*Source excerpt*.

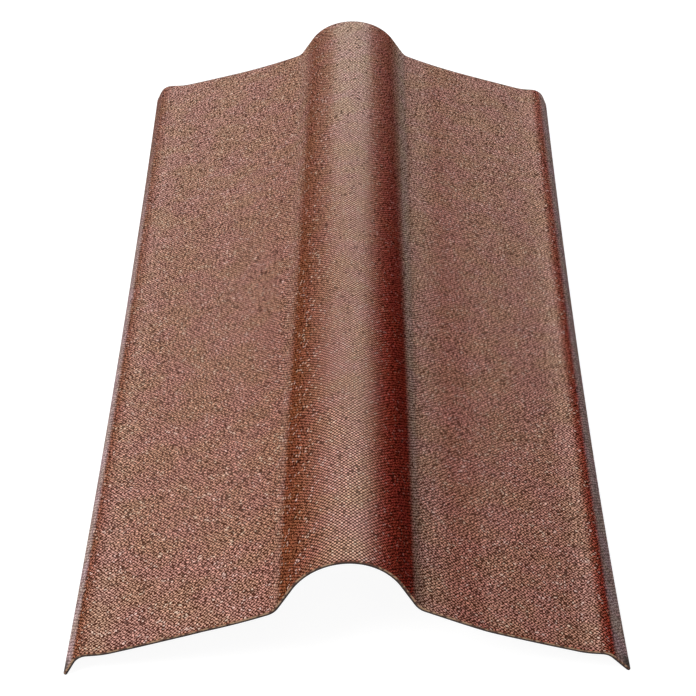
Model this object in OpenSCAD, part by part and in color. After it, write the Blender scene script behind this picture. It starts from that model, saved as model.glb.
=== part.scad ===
// Ridge piece for a corrugated roof: one moulded sheet with a half-round roll along its
// middle, a sloping wing on each side and a turned-down lip along each long edge.
// X runs across the piece, Y along the ridge and Z up. The origin is at the middle of the
// floor that the lips stand on. Slopes are measured down from the level, in degrees, and
// the radii and straights of the section are those of the sheet's upper face.

/* [Sheet] */
// Length of the piece along the ridge
sheet_length = 1000; // [600:10:2000]
// Width over the two lips
sheet_width = 420; // [400:1:520]
// Thickness of the sheet, the same through every bend
sheet_thickness = 3; // [2:0.1:4.5]

/* [Roll] */
// Radius over the top of the roll
roll_radius = 50; // [42:1:56]
// Slope at which each flank leaves the round of the roll
flank_slope = 58; // [48:1:68]
// Straight part of each flank
flank_length = 19; // [6:0.5:26]

/* [Wings] */
// Radius of the hollow between a flank and its wing
valley_radius = 12; // [6:0.5:24]
// Slope of the wing where it leaves the hollow
root_slope = 21; // [19:0.5:26]
// Radius of the camber on which the wing eases to its flat part
camber_radius = 800; // [300:10:1200]
// Slope of the wing's flat part
wing_slope = 16; // [11:0.5:18]

/* [Edges] */
// Radius on which the wing levels out towards its edge
brim_radius = 70; // [30:1:120]
// Slope of the brim just before the lip
brim_slope = 5; // [1:0.5:9]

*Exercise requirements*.
Write out exactly, please, the lines beginning at the start of the material and ending with the line that holds "wing_slope = 16; // [11:0.5:18]", both included.

*Complete response*.
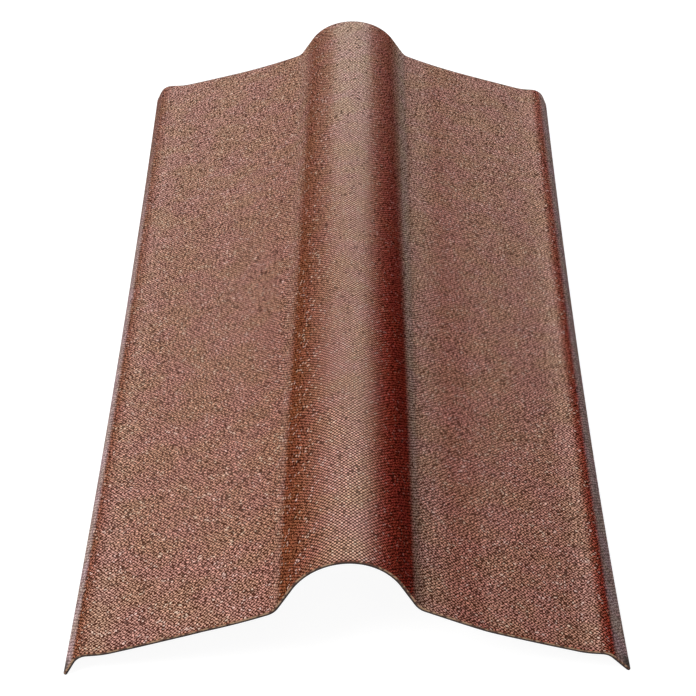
Model this object in OpenSCAD, part by part and in color. After it, write the Blender scene script behind this picture. It starts from that model, saved as model.glb.
=== part.scad ===
// Ridge piece for a corrugated roof: one moulded sheet with a half-round roll along its
// middle, a sloping wing on each side and a turned-down lip along each long edge.
// X runs across the piece, Y along the ridge and Z up. The origin is at the middle of the
// floor that the lips stand on. Slopes are measured down from the level, in degrees, and
// the radii and straights of the section are those of the sheet's upper face.

/* [Sheet] */
// Length of the piece along the ridge
sheet_length = 1000; // [600:10:2000]
// Width over the two lips
sheet_width = 420; // [400:1:520]
// Thickness of the sheet, the same through every bend
sheet_thickness = 3; // [2:0.1:4.5]

/* [Roll] */
// Radius over the top of the roll
roll_radius = 50; // [42:1:56]
// Slope at which each flank leaves the round of the roll
flank_slope = 58; // [48:1:68]
// Straight part of each flank
flank_length = 19; // [6:0.5:26]

/* [Wings] */
// Radius of the hollow between a flank and its wing
valley_radius = 12; // [6:0.5:24]
// Slope of the wing where it leaves the hollow
root_slope = 21; // [19:0.5:26]
// Radius of the camber on which the wing eases to its flat part
camber_radius = 800; // [300:10:1200]
// Slope of the wing's flat part
wing_slope = 16; // [11:0.5:18]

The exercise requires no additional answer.